THE first State of the Nation Address (SONA) of President Ferdinand Marcos Jr. takes place on Monday. If he delivers his message in the same fashion as his inaugural address, we might expect the SONA to be, as our language teachers are wont to say, succinct as it is well-written.
By all indications, FM Jr. sees the value of good writing and, unlike his predecessor, the importance of staying on script. The lore of his father’s oratorical prowess might also weigh heavily on him thus he is constrained to perform as well and measure up to his namesake in the public speaking department. The lore was, of course, perpetuated by the Marcos fan base embellishing the fiction that the elder Marcos’ perorations were extemporaneous and unscripted.
The elder Marcos was an orator, why not. After all, he cut his teeth at legislation (in the House and in the Senate) in the tradition of Recto, Laurel, or Sumulong, and was in chambers with the likes of Salonga, Manglapus, or even his archnemesis Benigno Aquino, Jr.
But it will be a stretch to advance the notion that Marcos Sr. spoke from the top of his head. Yes, he was good, but not that good. The reason is that the technology of the teleprompter was already invented in the 1950s and we can infer that by the time he ascended to the presidency in 1965 and throughout the duration of his strongman rule, he appropriated this technology for convenience and ease of use.

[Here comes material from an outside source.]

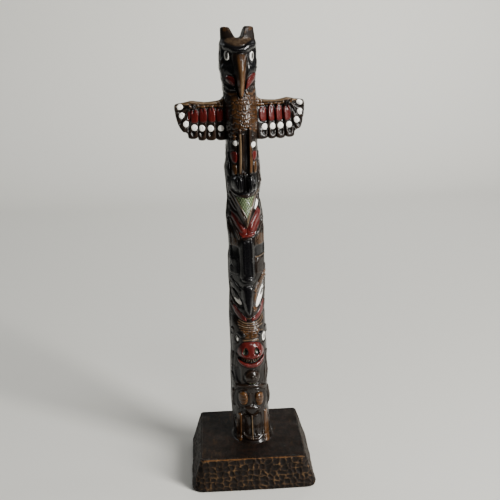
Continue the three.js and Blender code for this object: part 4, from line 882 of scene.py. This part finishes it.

The difference, however, was that at that time, awareness of this technology likely has not caught on with a larger viewing demographic, and thus the hype that Da Apo’s speeches were extemporaneous was allowed to gain that much traction.
I belabor this knowing that the other side of the political divide will accuse me of speaking from points of bitterness and rancor. However petty this might seem, if we do not correct the record, it will only engender more lies as with the supposed “golden age” of martial law and some other nonsense, including praises for FM Jr.’s inaugural speech as reminiscent of his father’s extemporaneous speeches despite the obvious presence of two clear glass teleprompters on either side of the podium.
No, FM Jr. is not an orator nor is he erudite. Or why do you think he chickened out in the presidential debates? But for sure the teleprompters will provide much coherence to this SONA and if FM Jr.’s delivery is spot-on like his inaugural, then I expect we would not be parsing so much from his words unlike Duterte who had the benefit of a teleprompter but decides on bluster and rant anyway.
For this presidency, FM Jr. cornered the agriculture portfolio obviously because he wanted to control the narrative of food security which is the cornerstone of his campaign with his infamous promise to lower the price of rice to twenty pesos per kilo.
Considering the absurdity of the proposition, it is not the cost of rice but food security that is actually material in his discourse. Past the distraction of his campaign promise, how will he define food security amidst the certainty that the Philippines will continue to import rice, and the farmers that cultivate rice continue to languish at subsistence levels.
On the one hand, many experts agree that the Philippines can never achieve full rice self-sufficiency because agricultural lands are not that vast to cultivate rice at lower inputs. And because the Philippines cultivate rice at higher production costs, it affects the market price so much that it cannot compete with imports.
One of the long-drawn propositions when it comes to rice importation is that import tariffs should accrue on farmers to lift them up from subsistence living to enhance their quality of life. Rural poverty drives up the poverty index in the Philippines and affects human development so much that the growth numbers do not really mean much to the poor.
Can the tariff on rice imports then be appropriated to subsidize farmers in the Philippines so that they may perhaps engage in the cultivation of so-called cash crops in order to alleviate their conditions? We have known that historically, the reason why rice has never been the object of attention in the agricultural economy is that cash crops are more lucrative as export commodities. These traditional cash crops include sugar, hemp (abaca), and coconut raw material (copra).
The windfall from these exports does not trickle down to the farmers, however. They remain in the coffers of the landowners and the business elite. The only way farmers could benefit from the cultivation of cash crops is when they own their land. This boils down to agrarian reform. Will secretary Conrado Estrella III be able to move the needle on agrarian reform considering the massive conversion of agricultural lands to real estate to circumvent the mandate of agrarian reform?
The gold standard for economic development is industrialization. But to achieve this, there has to be a structural shift from agriculture to industry modeled by Asian industry powers such as Taiwan and South Korea. The Philippines never realized an industrial economy. What we have is a service economy buttressed by remittances from overseas workers. We remain import-dependent.
Infrastructure spending exemplified by the “Build, Build, Build” policy of the Duterte administration, while it promotes growth in the economy, is never enough to steward the country towards industrialization nor did it alleviate poverty from among society’s fringes (yes, laylayan). Will FM Jr. take a shot at industrialization? We will know on Monday.
These are things that I would want to hear from the President’s SONA. I’m sure you would like to know more, such as foreign policy or state security. All told, this will define his administration’s agenda in the next six years. Are we going to move forward or languish in incoherence as in the past administration?